Book cover of the Japanese edition of Akimitsu Takagi's The Noh Mask Murder

It is no surprise therefore that the Chizui family ultimately decays from within. In fact, I am almost tempted to call this an 'anti-Yokomizo' sensibility. In a work like The Devil's Flute Murders, one sees how the sordid secrets of the Tsubaki family affect multiple families caught in the wheelhouse of the Tsubakis. In other words, the action spills out in a centrifugal manner. In Akimitsu's work, however, the narrative absorbs all the disparate strands and concentrates them on the Chizui family. Like a whirlpool, the Chizui affair draws all kinds of hidden facts and truths towards itself with an enormous centripetal force, leading to the implosion of the entire family. However, the War plays, at the most, a cursory role in this work—limited to one or two social commentaries, and not even close to the level of influence it exerts on the plot of The Devil's Flute Murders.

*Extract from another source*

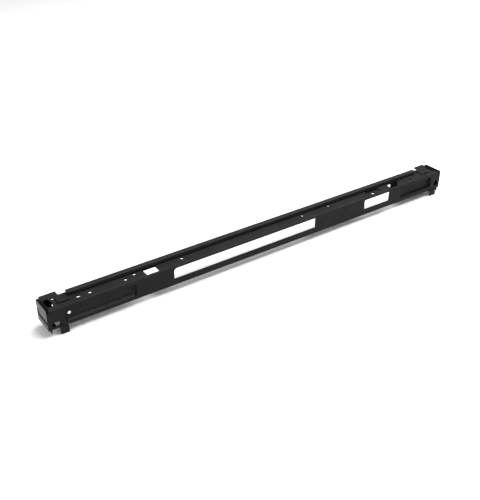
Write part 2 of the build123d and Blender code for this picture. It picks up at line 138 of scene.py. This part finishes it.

What does leave a lasting influence on the novel, however, is the discourse on and application of theatre, particularly its conventions and 'props' (masks and tools). Furthermore, a particular section in Shakespeare's play, The Merchant of Venice, provides a code to the whereabouts of the elusive treasure, the root of all that's evil in this work, while the dying words of Kayoko reference the character Portia in the same play. And, while the core mystery of Taijiro's death is, at its heart, a scientific one, the use of the cursed mask and a particular tool used in Noh theatre prove to be integral to the entire performance.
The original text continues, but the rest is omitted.